The Life Anticlimactic

4 Jan

Well, I’ll tell you what I’m not going to do.

  • I’m not going to feed you some bullshit about how busy I’ve been in the last three months or so. I have done exactly two strenuous things since September: I moved into a new house on or around the fifteenth (it turns out time is just as difficult to keep track of when you’re sober), and then about three weeks later I completed a brace of 2000-word essays in a single weekend. The rest of the time has been devoured by, in descending order of magnitude; housemate drama, not doing important uni research, eating, not drinking (until two weeks ago), drinking (in the last two weeks), streamed television, Skyrim, and staring blankly at the wall. I am a shiftless layabout and
  • I will not apologise for that fact, but I will set myself a challenge. If I’m to have any writing skill at all before the sun expands and devours the planet, I’m going to have to get a move on with actually writing something. Unfortunately, last year I fell into the old, comfortable exigological trap of thinking “I’m crap at this, so I won’t bother continuing” (no, it isn’t a real word). This is a stupid, unreasonable thing to tell oneself, but it’s deceptively easy to go along with. I know myself too well to hope that making a brand new, idealistic promise at the start of the year will actually work. If I leave it to myself, then there’s a very good chance that
  • I won’t write anything at all.

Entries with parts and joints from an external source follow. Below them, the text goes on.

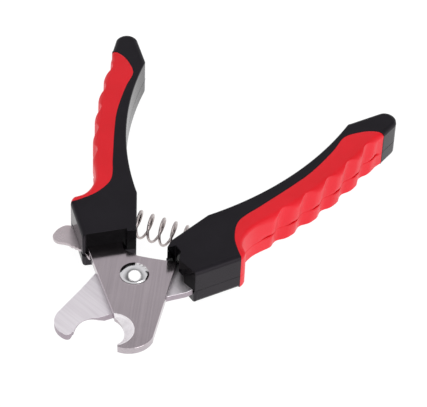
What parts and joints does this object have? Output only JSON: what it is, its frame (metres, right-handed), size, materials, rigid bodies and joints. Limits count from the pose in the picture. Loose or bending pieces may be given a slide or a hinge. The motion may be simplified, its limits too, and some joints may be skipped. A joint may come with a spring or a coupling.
{
  "type": "pet nail trimmer",
  "caption": "Plier-style pet nail trimmer: two notched steel blades on a domed rivet, black handles with red ribbed grips, a return spring and a lock lever.",
  "frame": {"origin": "centre of the bounding box's underside: the plane that both handles' rear faces lie on, midway between the handles and midway between blade tips and handle ends", "axes": "+Y from the blades towards the handle ends, along the line midway between the handles; +Z along the rivet, towards its domed head; +X towards the handle that carries the rear blade"},
  "size_m": [0.1058, 0.1347, 0.014],
  "materials": {
    "front_blade_steel": "satin, brushed along the blade",
    "rear_blade_steel": "satin, brushed across the blade",
    "rivet_chrome": "polished",
    "fastener_steel": "bright",
    "spring_wire": "bright drawn wire",
    "black_plastic": "satin, finely grained",
    "red_grip": "soft-touch, satin"
  },
  "bodies": {
    "left_half": {"front_blade": "front_blade_steel", "pivot_rivet": "rivet_chrome", "pivot_washer": "fastener_steel", "pivot_collar": "fastener_steel", "left_front_shell": "black_plastic", "left_rear_shell": "black_plastic", "left_front_grip": "red_grip", "left_rear_grip": "red_grip", "left_screws": "fastener_steel", "return_spring": "spring_wire", "lock_pin": "fastener_steel", "lock_washer": "fastener_steel"},
    "right_half": {"rear_blade": "rear_blade_steel", "right_front_shell": "black_plastic", "right_rear_shell": "black_plastic", "right_front_grip": "red_grip", "right_rear_grip": "red_grip", "right_screws": "fastener_steel"},
    "lock": {"lock_lever": "rear_blade_steel"}
  },
  "joints": [
    {"name": "close", "type": "hinge", "parent": "left_half", "child": "right_half", "pos_m": [0, -0.03585, 0.0055], "axis": [0, 0, 1], "range_deg": [0, 36], "stiffness_Nm_per_rad": 0.3, "springref_deg": -28.65, "deforming": ["return_spring"]},
    {"name": "lock_swing", "type": "hinge", "parent": "left_half", "child": "lock", "pos_m": [-0.012, -0.02265, 0.0048], "axis": [0, 0, 1], "range_deg": [0, 14]}
  ]
}
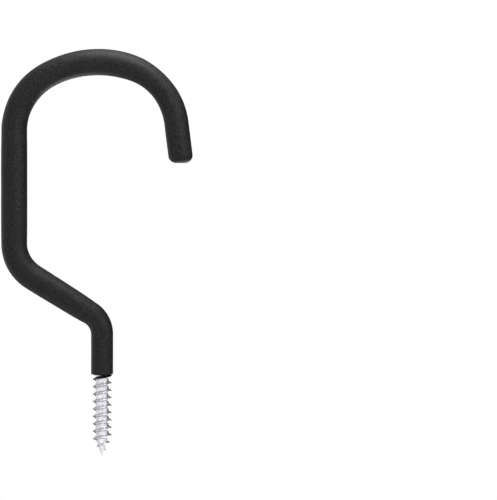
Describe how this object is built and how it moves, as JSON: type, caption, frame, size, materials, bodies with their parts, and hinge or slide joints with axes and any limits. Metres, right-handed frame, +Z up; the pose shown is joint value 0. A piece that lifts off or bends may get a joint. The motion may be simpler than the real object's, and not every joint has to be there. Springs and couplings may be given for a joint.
{
  "type": "bicycle storage hook",
  "caption": "Steel ceiling hook that holds a bicycle by one wheel: a wide crook on an offset shank, dipped in black vinyl, with a lag screw at its upper end.",
  "frame": {"origin": "on the screw's axis where the screw leaves the vinyl, in the plane of the ceiling that it is screwed into", "axes": "+Z up along the screw into the ceiling, the hook bent in the XZ plane with its shank at +X and its tip at -X, and the rod's width along Y"},
  "size_m": [0.074, 0.01, 0.1574],
  "materials": {
    "zinc_steel": "bright zinc plated",
    "black_vinyl": "matt dipped vinyl"
  },
  "bodies": {
    "root": {"steel_hook": "zinc_steel", "vinyl_coat": "black_vinyl"}
  },
  "joints": []
}
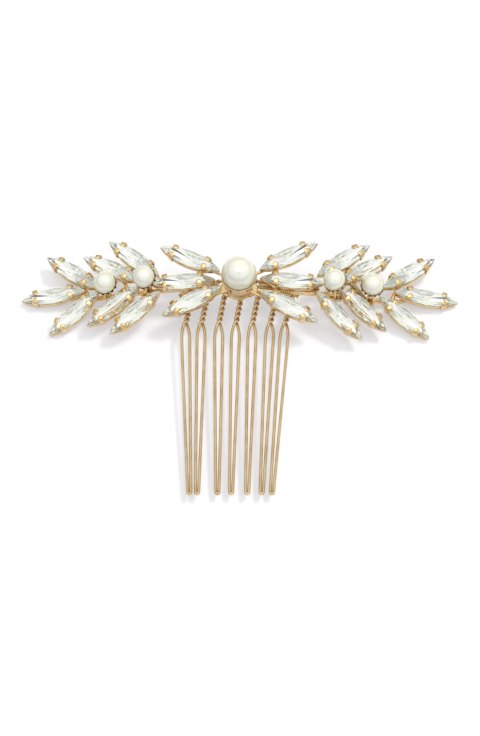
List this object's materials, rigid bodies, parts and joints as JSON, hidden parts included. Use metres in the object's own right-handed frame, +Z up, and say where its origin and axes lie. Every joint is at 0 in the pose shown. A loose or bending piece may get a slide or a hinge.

As the corruption of the old saying goes, “you can lead a horse to water, but you can only make it drink if you subject it to a series of horrific punishments and make it clear that only by drinking can he make it stop“. I was stuck as to how I might apply this timeless axiom to my own life until a recent spate of texts to a certain vlogstress made it clear – I am absolutely terrified of attention of any kind, so what more humiliating punishment can there be but a, well, a humiliating punishment which is then filmed and posted online?
  • I won’t go into the manifold ways this idea scares me; I will simply state the rules, here and now:

I, Jimmy Liar of Jimmy Liar obscurity, will write at least one piece of decently-sized and hopefully entertaining work, to be posted on the aforementioned blog, in every week of 2012. If I do not write and post such a piece of work in a given week (i.e., before 23:59 on Sunday), I will rely on my audience (ha) to suggest to me a punishment, which I will then undertake, film, and post to Youtube. If I do not do this thing, may be heart and lungs be cut out, blitzed in an industrial meat processing unit, and baked into a delicious souffle for Delia Smith’s new BBC series, “Devouring The Flesh Of The Unworthy on the Cheap”.

Oh, and I’m counting this as my first one. They’ll be longer, I promise.